With the Gougères polished off, and the Kriek run dry, all is right with the world and Christmas week is back on track So in the spirit of Christmas and this Anglo-Franco-Belgian post… Merry Christmas, Joyeux Noël, Zalig Kerstfeest.
December 22, 2010
You can tell its coming to Christmas as the office thins out, lunches draw out longer and the You Tube usage peaks. So in the spirit of Christmas a distinctly nostalgic offering (albeit without a Christmas theme). When I was a kid I wanted to grow up to be just like George… enjoy
December 21, 2010
There was a time, pre Crunch, that lunch was often more than just a sandwich from Pret. These days lunch is homemade, but once in a while I just need my burger fix. I’m not talking Burger King. I’m not talking Gourmet Burger Kitchen. I’m talking about something a little more upscale. For me this is The Luxe… it’s pretty much a Friday thing but given a bad morning and no salad in the fridge and Tuesday is suddenly Friday.
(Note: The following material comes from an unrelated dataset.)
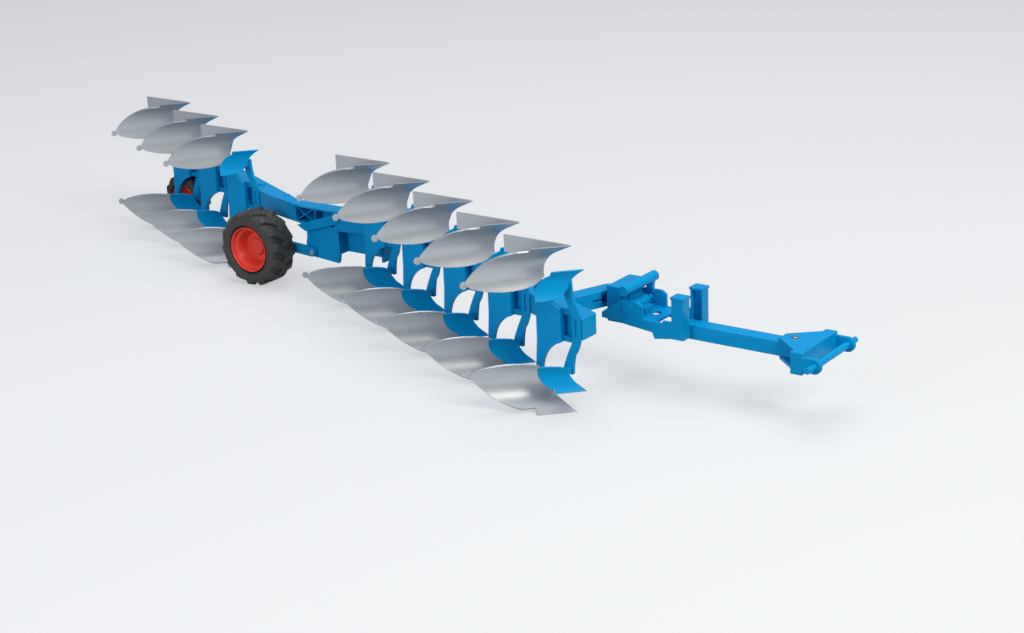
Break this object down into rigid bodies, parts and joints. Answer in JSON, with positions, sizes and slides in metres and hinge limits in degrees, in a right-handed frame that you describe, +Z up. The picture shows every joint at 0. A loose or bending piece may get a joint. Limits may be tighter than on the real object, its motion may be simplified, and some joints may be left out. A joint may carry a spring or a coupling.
{
  "type": "toy semi-mounted reversible mouldboard plough",
  "caption": "Toy reversible plough: mirrored rows of mouldboards on a slanting beam, turnover head, drawbar and carrying wheel.",
  "frame": {"origin": "centre of the hitch shaft, on its axis, midway between its two ends", "axes": "+X forward, towards the tractor, +Y to the left along the hitch shaft, +Z up"},
  "size_m": [0.814, 0.3097, 0.124],
  "materials": {
    "blue_plastic": "moulded, satin",
    "silver_plastic": "silver-grey, satin",
    "red_plastic": "moulded, satin",
    "tyre_rubber": "soft, dull",
    "pin_steel": "plain"
  },
  "bodies": {
    "frame": {"lower_mouldboard_1": "silver_plastic", "lower_mouldboard_2": "silver_plastic", "lower_mouldboard_3": "silver_plastic", "lower_mouldboard_4": "silver_plastic", "lower_mouldboard_5": "silver_plastic", "lower_mouldboard_6": "silver_plastic", "lower_mouldboard_7": "silver_plastic", "lower_mouldboard_8": "silver_plastic", "lower_shares": "silver_plastic", "lower_landsides": "silver_plastic", "upper_mouldboard_1": "silver_plastic", "upper_mouldboard_2": "silver_plastic", "upper_mouldboard_3": "silver_plastic", "upper_mouldboard_4": "silver_plastic", "upper_mouldboard_5": "silver_plastic", "upper_mouldboard_6": "silver_plastic", "upper_mouldboard_7": "silver_plastic", "upper_mouldboard_8": "silver_plastic", "upper_shares": "silver_plastic", "upper_landsides": "silver_plastic", "leg_1": "blue_plastic", "leg_2": "blue_plastic", "leg_3": "blue_plastic", "leg_4": "blue_plastic", "leg_5": "blue_plastic", "leg_6": "blue_plastic", "leg_7": "blue_plastic", "leg_8": "blue_plastic", "skimmer_1": "blue_plastic", "skimmer_2": "blue_plastic", "skimmer_3": "blue_plastic", "skimmer_4": "blue_plastic", "skimmer_5": "blue_plastic", "skimmer_6": "blue_plastic", "skimmer_7": "blue_plastic", "skimmer_8": "blue_plastic", "brackets": "blue_plastic", "front_beam": "blue_plastic", "mid_beam": "blue_plastic", "rear_beam": "blue_plastic", "swing_arm": "blue_plastic", "wheel_carrier": "blue_plastic", "depth_wheel_bracket": "blue_plastic", "swing_pin": "pin_steel", "arm_pivot": "pin_steel"},
    "hub": {"turnover_shaft": "blue_plastic"},
    "head": {"bearing_block": "blue_plastic", "cylinders": "blue_plastic", "cylinder_link": "blue_plastic", "yoke": "blue_plastic", "yoke_pin": "pin_steel"},
    "drawbar": {"drawbar": "blue_plastic"},
    "headstock": {"headstock": "blue_plastic", "steering_pin": "pin_steel", "hitch_shaft": "blue_plastic"},
    "wheel_arm": {"wheel_arm": "blue_plastic"},
    "main_wheel": {"main_rim": "red_plastic", "main_tyre": "tyre_rubber"},
    "depth_wheel": {"depth_rim": "red_plastic", "depth_tyre": "tyre_rubber"}
  },
  "joints": [
    {"name": "swing", "type": "hinge", "parent": "frame", "child": "hub", "pos_m": [-0.182, 0, 0.01525], "axis": [0, 0, 1], "range_deg": [-8, 8]},
    {"name": "turnover", "type": "hinge", "parent": "hub", "child": "head", "pos_m": [-0.168, 0, 0.01525], "axis": [1, 0, 0], "range_deg": [0, 180]},
    {"name": "drawbar_pitch", "type": "hinge", "parent": "head", "child": "drawbar", "pos_m": [-0.124, 0, 0], "axis": [0, -1, 0], "range_deg": [0, 20]},
    {"name": "steering", "type": "hinge", "parent": "drawbar", "child": "headstock", "pos_m": [-0.028, 0, 0], "axis": [0, 0, 1], "range_deg": [-75, 75]},
    {"name": "wheel_arm", "type": "hinge", "parent": "frame", "child": "wheel_arm", "pos_m": [-0.5225, 0.0536, -0.01655], "axis": [0, 1, 0], "range_deg": [-15, 20]},
    {"name": "main_wheel_spin", "type": "hinge", "parent": "wheel_arm", "child": "main_wheel", "pos_m": [-0.5705, 0.03685, -0.01375], "axis": [0, 1, 0], "continuous": true},
    {"name": "depth_wheel_spin", "type": "hinge", "parent": "frame", "child": "depth_wheel", "pos_m": [-0.766, 0.1487, -0.02275], "axis": [0, 1, 0], "continuous": true}
  ]
}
It seems to be de riguer for a blog to have at least one burger posting but to date I don’t think I’ve heard enough about The Luxe, which seems strange given its link to John Torode and prominent Spitalfields location. Maybe the proximity to Hawksmoor; which gets the foodie vote with a fervent blog and Twitter following is a reason, but their burger lunch special at about £5 more just didn’t outshine the Luxe for me. That last sentence for some may be sacrilige. I just hope i’m not put on a foodie watchlist and barred from entering Hawksmoor (as the steak is something I dream and drool over).
We’ve now stopped checking the menu on visits to Luxe as it always comes back to the simple burger. You can opt for egg and all the fixings but for me it’s about keeping it simple; as if the absence of a fried egg and bacon can justify a glutonous lunch washed down with a pint or two. It doesn’t fail to please, built around a great burger, a brioche bun and just the right amount of crisp, well sized chips. Oh and not forgetting the generous pickle. Can’t forget the pickle. What more could you you want?
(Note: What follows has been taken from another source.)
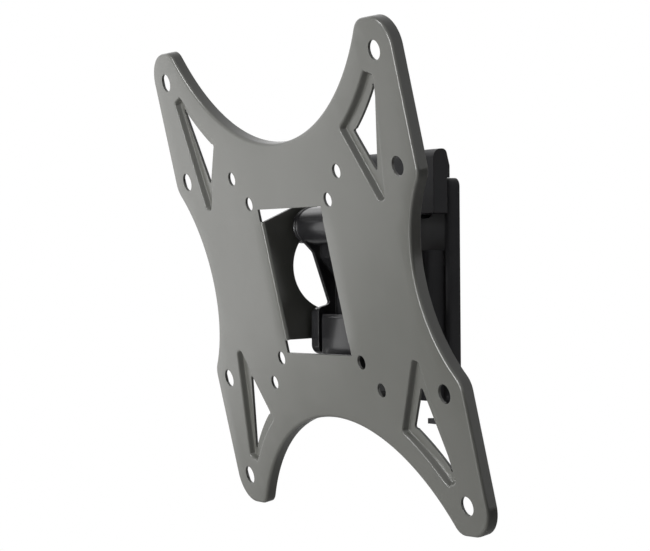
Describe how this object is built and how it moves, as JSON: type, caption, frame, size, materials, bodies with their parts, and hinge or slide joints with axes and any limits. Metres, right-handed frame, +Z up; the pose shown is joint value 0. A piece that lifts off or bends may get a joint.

109 Commercial Street, E1 6BG
December 19, 2010
After my high praise for SE1 as the pub destination I thought I was onto a sure-fire winner with the Garrison on Bermondsey Street. It’s been a few years since my last visit but it seemed like the perfect place for a December Supper Club (albeit Sunday lunch) and another tick for SE1. This unfortunately wasn’t to be the case with an experience that is truly frustrating. There are aspects that I would rave about and others that ultimately had us walking away disappointed.
So in the interest of fairness the positives. Firstly the food. We all agreed that it was very good. Cockles going as far rating as one of the beat roasts he’s had in years. Then there’s the little things; those nice touches that stick in the mind and ultimately should bring you back. The barman volunteering a small taster of the beer was a good start and the Garrison jam recipes with the bill should have bookended a great Sunday lunch experience.
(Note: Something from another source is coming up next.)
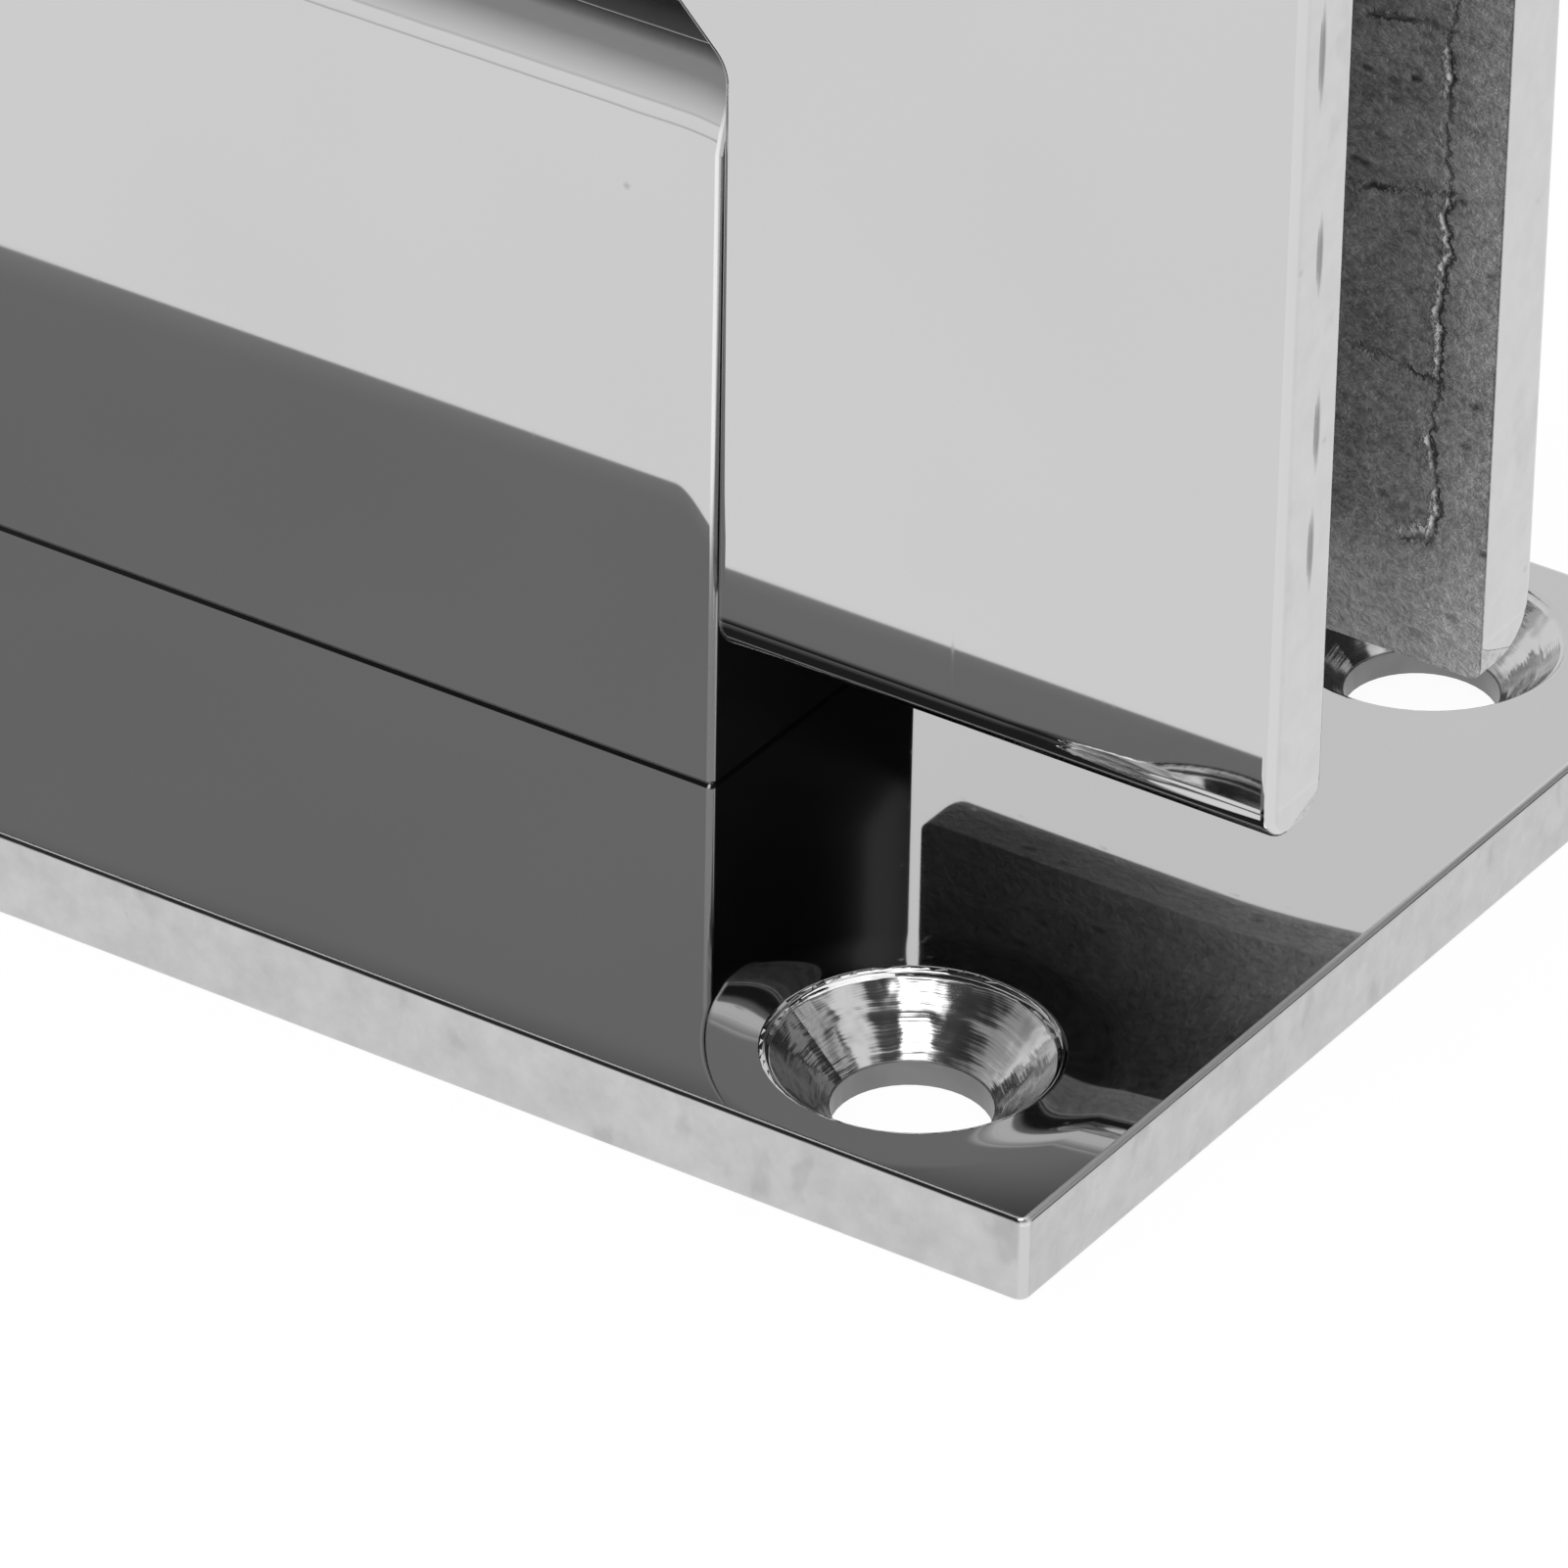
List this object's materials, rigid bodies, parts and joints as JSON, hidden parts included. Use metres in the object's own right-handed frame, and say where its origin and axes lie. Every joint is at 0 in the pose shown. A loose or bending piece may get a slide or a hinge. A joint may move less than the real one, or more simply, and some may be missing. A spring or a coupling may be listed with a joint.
{
  "type": "glass door hinge",
  "caption": "Self-centring glass door hinge: a countersunk wall plate with a pivot block, and a notched two-plate clamp that swings on its pin and grips the glass.",
  "frame": {"origin": "centre of the wall plate's underside", "axes": "+X along the pivot pin, +Y from the front clamp plate to the rear one, +Z away from the wall plate, towards the glass"},
  "size_m": [0.09, 0.05, 0.0658],
  "materials": {
    "polished_steel": "mirror-polished stainless steel",
    "pin_steel": "ground hardened steel",
    "spring_steel": "drawn spring wire",
    "screw_steel": "turned stainless screws",
    "bronze": "sintered bronze",
    "nylon": "matt nylon",
    "gasket_rubber": "soft matt gasket sheet"
  },
  "bodies": {
    "base": {"wall_plate": "polished_steel", "pivot_block": "polished_steel", "left_bush": "bronze", "right_bush": "bronze", "left_thrust_washer": "nylon", "right_thrust_washer": "nylon", "left_detent_spring": "spring_steel", "right_detent_spring": "spring_steel", "left_block_screw": "screw_steel", "right_block_screw": "screw_steel"},
    "clamp": {"pivot_pin": "pin_steel", "front_clamp_plate": "polished_steel", "rear_clamp_plate": "polished_steel", "left_clamp_screw": "screw_steel", "right_clamp_screw": "screw_steel", "left_pin_lock_screw": "screw_steel", "right_pin_lock_screw": "screw_steel", "front_gasket": "gasket_rubber", "rear_gasket": "gasket_rubber"},
    "detent": {"left_detent_plunger": "pin_steel", "right_detent_plunger": "pin_steel"}
  },
  "joints": [
    {"name": "clamp_swing", "type": "hinge", "parent": "base", "child": "clamp", "pos_m": [0, 0, 0.0288], "axis": [1, 0, 0], "range_deg": [-90, 90]},
    {"name": "detent_travel", "type": "slide", "parent": "base", "child": "detent", "axis": [0, 0, 1], "range_m": [0, 0.0008], "deforming": ["left_detent_spring", "right_detent_spring"]}
  ]
}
Without even stepping through the door things had already taken a turn for the worst. Despite having booked a month previous a confirmation call the day before told us that our leisurely lunch would be curtailed with just 90 minutes available for our table. I fully understand the rationale in turning tables but to find out with less than 24 hours notice gives you little choices to change. Throw in Transport for London and Gio’s Italian time keeping and 90 minutes isn’t a great deal of time. Add the service at a snails pace and things don’t look good. On this occasion any hope of getting a drink at the bar without waving your arms was unlikely. Once seated with the clock ticking starters are off the menu and we move to the mains; a shame as we all have something in mind; and the point of the Supper Club is indulgence, when thoughts of cost and fat content are forgotten. The mains as said are great and as the plates are cleared the dessert menu is offered. At this point there may be enough time but it doesn’t materialise for 15 minutes at which point we are told to order quickly as the table is booked. To me, in fact to all of us, this was a final disappointing act which left the bill as four mains plus drinks. Service was excluded and when explaining why it hardly seemed to register. The website boasts Michelin recommended which for the main course stands up. I obviously cannot comment on starter or dessert, but service needs to take a huge leap forward. Perhaps Supper Club will next reconvene North of the river.
99-101 Bermondsey Street, SE1 3XB
December 19, 2010
With the snow descending again, London faces the prospect of grinding to a halt in literally centimeters of snow. A merest snowflake sees the tube full of welly wearing Bankers, panic buying and train operators dusting of the excuses tombala. Its at these times that I spare a thought for our friends in the North.
As any good son would I ring my Mum to check that everything’s ok. The news is invariably that their Pennine village is snowed in. To some this would be a problem but to the village its just a fact of life and to the local landlord its a winter windfall. All roads blocked means a captive market and the tills ringing all day. This particular local isn’t exactly where i’d want to spend my snow days. That pub would have to be the Old Crown at Hesket Newmarket in Cumbria. On the Northern edge of the Lake District National Park, the pub is supposedly the first cooperatively owned pub. And did I mention there is the Hesket Newmarket Brewery in the back? I mean who wouldn’t want to be snowed into a brewery!
If you can’t arrange to be snowed in you may just have to pop by for a pint of Doris’ 90th Birthday Ale, checking opening times to avoid disappointment.